Bu yazıyı Cuma sabahı yazıyorum. Ve şunu söyleyebilirim ki, Kudüs’te kıldığım dört Cuma namazından sonra, burada her kıldığım Cuma’da Kudüs’ün gölgesini görüyorum. Mescid-i Aksa’da, Ramazan ayında her bir Cuma, iki yüz bin kişilik cemaatlere şahit oluyordu. Sabahın erken saatlerinde, köylerinden-kasabalarından otobüslere doluşarak, işgal devletinin kontrol kapılarından bin çileyle geçerek, oluşan trafik sebebiyle otobüslerinden inip kilometrelerce yürüyerek, nasırlı eller, romatizmalı dizler, yaşlı gözlerle gelen canım Filistin’in mübarek ve yaşlı insanları -çünkü elli yaşın altına giriş izni verilmiyordu- Mescid-i Aksa’yı dolduruyorlardı. Orada bir şey fark ediyordum: Mescid-i Aksa bizim için, fazladan bir duyarlılığın sebebiydi. Onun hatırası karşısında bir mahcubiyet, bir tedirginlikle doluyorduk. Sınırlı sayıda gün için gelmiştik ve birazdan çekip gidecektik. O sebeple, her bir köşesinin bizim için fazladan bir hassasiyet uyandırdığını görüyordum.

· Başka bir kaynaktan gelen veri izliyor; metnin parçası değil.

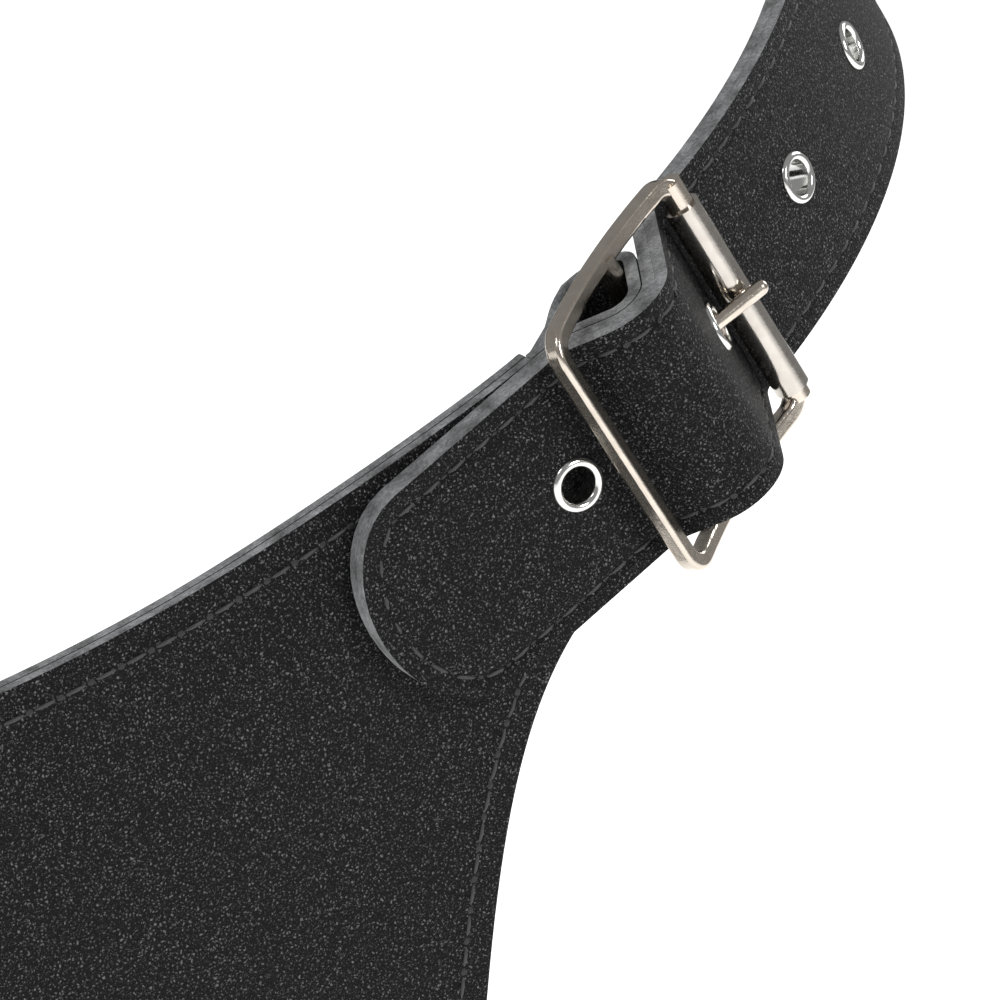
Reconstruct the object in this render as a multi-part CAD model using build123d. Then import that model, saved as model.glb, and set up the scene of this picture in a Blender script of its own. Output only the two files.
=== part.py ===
from build123d import *
import math
import os

# Body pad worn at the waist: a curved two-ply leather front, a sewn foam cushion
# on its back, and a separate two-ply strap buckled at both ends round the back.
# Millimetres. X runs left to right, the front faces -Y, Z is up.
# The origin is the middle of the wearer's waist.

ply = 2.8                    # thickness of one leather ply
gap = 0.3                    # air between leather parts that only touch
strap_width = 50.0
half_strap = strap_width / 2

# panel
turn = 46.0                  # how far each side wing turns from the front
arc_length = 95.0            # half of the curved front, measured round
wing_to_hole = 130.0         # from the curve's end to the tongue hole
hole_height = 150.0          # height of the tongue hole above the waist centre
front_y = -165.0
neck_rise = 33.6             # slope of the neck and strap
panel_dip = 41.0             # top centre below the tongue hole
panel_foot = 322.0           # bottom centre below the tongue hole
side_inset = 17.0            # side edge inside the tongue hole

# cushion
firm_foam = 10.0
soft_foam = 24.0
cover = 1.8
cushion_margin = 24.0        # cushion edge inside the panel edge

# buckle
frame_width = 63.5           # across the strap
frame_reach = 24.3           # centre bar to roller
frame_back = 27.0            # centre bar to the plain end bar
frame_lift = 3.2             # roller above the centre bar
frame_corner = 6.5
bend_radius = 116.5          # the side rails dip at the centre bar
bend_shift = 3.0
frame_tilt = 27.4            # how far the frame leans down from the neck
rail = 3.8
rail_height = 3.9
rail_round = 0.9
centre_bar = 5.0             # diameter
roller_bar = 5.7             # diameter
roller_outer = 7.6
roller_play = 0.05
roller_length = 49.0
roller_shift = 1.6           # the roller sits nearer the lower rail
prong_dia = 3.4
prong_reach = 25.8
prong_drop = 4.3             # rod below the centre bar's axis
prong_rise = 4.6
prong_ring = 1.85            # wall of the ring round the centre bar
ring_width = 5.0
leg_half = 21.5              # half width of the neck's folded-back leg

# strap
tongue_plane = 6.6           # mid of the strap above the centre bar
hole_back = 32.0             # tongue hole behind the centre bar
tip_reach = 50.5             # tongue hole to tip
tip_round = 18.5
rise = 38.0
dive = 62.0
leave = 18.0
hump_radius = 10.0
away_radius = 157.2
away_turn = 60.0
back_y = 206.0
end_reach = 45.0             # handle of the back curve at the bend's end
back_reach = 95.0            # handle of the back curve at its middle
back_rise = 98.0             # back of the strap above the tongue hole
back_lean = 26.0

# eyelets
eyelet_outer = 11.4
eyelet_bore = 7.3
eyelet_wall = 0.5
rim = 0.85
hole_step = 17.2             # degrees round the strap's bend
first_step = 11.4

radius = arc_length / math.radians(turn)
hole_s = arc_length + wing_to_hole


def unit(degrees):
    return Vector(math.cos(math.radians(degrees)), math.sin(math.radians(degrees)))


def meet(p, a, q, b):
    """Point where the line through p at angle a meets the line through q at angle b."""
    u = unit(a)
    v = unit(b)
    d = q - p
    t = (d.X * v.Y - d.Y * v.X) / (u.X * v.Y - u.Y * v.X)
    return p + u * t


def rounded(points, radii):
    """Open path through the corner points with an arc at every inner corner."""
    edges = []
    start = points[0]
    for i in range(1, len(points) - 1):
        back = (points[i - 1] - points[i]).normalized()
        ahead = (points[i + 1] - points[i]).normalized()
        half = math.radians(back.get_angle(ahead)) / 2
        reach = radii[i - 1] / math.tan(half)
        centre_way = (back + ahead).normalized()
        centre = points[i] + centre_way * (radii[i - 1] / math.sin(half))
        first = points[i] + back * reach
        last = points[i] + ahead * reach
        edges.append(Edge.make_line(start, first))
        mid = centre - centre_way * radii[i - 1]
        edges.append(Edge.make_three_point_arc(first, mid, last))
        start = last
    edges.append(Edge.make_line(start, points[-1]))
    return edges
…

Ama o insanlar için Mescid-i Aksa, haftalık namazlarını kıldıkları, dedelerinin de orada namazlar kıldıkları, dükkanlarının komşusu, evlerinin manzarası, çocuklarının oyun alanı olan bir yerdi. Zeytin ağaçlarının gölgesinde kestiriyorlar, köylerinden getirdikleri felafilleri açıp oracıkta yiyorlar, köye dönerken toruna götürecekleri hediye küpelerin fiyatlarını düşünüyorlardı. Tam da bu doğallıkları sebebiyle etkileyiciydiler. Çünkü Mescid-i Aksa onların sadece ziyaretgahı, sadece kutsal mabedi ve hac mekanı değil, aynı zamanda ev içleri olmuştu.
Kırık dökük şunu demeye çalışıyorum: Mescid-i Aksa’da Cuma namazının kılınamayacak olması, bizim için Cuma namazının kılınamayacak olmasıdır. Kutsal mabedimizin işgal edildiği hakikatiyle karşılaşmak demektir. Tabii ki bu ağır, zor bir haldir. Ama Filistinli ve Kudüslü içinse bu durum, evinin içine girilmesi anlamına gelir. Bu sebeple bir Kudüslünün şu anda neler hissettiğini sadece kestirebiliyorum ama asla onun duyarlığı seviyesinde bir duyarlığa ulaşamıyorum kanaatindeyim.
Bu sebeple, Mescid-i Aksa’ya ve Kudüs’e yardım ve destek, Kudüslüye somut, elle tutulur, hakiki destek ve yardım anlamına gelir. Mescid-i Aksa için somut bir şey yapmak istiyorsak, oradaki insana dokunan, o insanın işine yarayan bir şey yapmalıyız. Bir adım daha ileri gidelim: Mescid-i Aksa’nın cemaati olan o insanlar, Mescid-i Aksa’dan daha mübarektirler. İnsanı yaşatırsak Mescid-i Aksa yaşayacaktır.
İşgal devleti, bunun son derece farkında. Eğitim imkanlarını kısıtlaması, hayat şartlarını zorlaştırması, geçim sıkıntısını büyütmesi, yurt dışı olanaklarının önünü kesmesi, entelektüel hayatı kısırlaştırma girişimleri, oradaki insanın yok edilmesi hamleleridir. Yapılması gereken, aynı yolu tersinden yürümektir.
Yukarıdaki bir cümlemizi bir de şöyle kuralım: Kudüs’ün yüzük taşı Mescid-i Aksa’dır. Mescid-i Aksa’nın yüzük taşıysa saftaki o mümindir.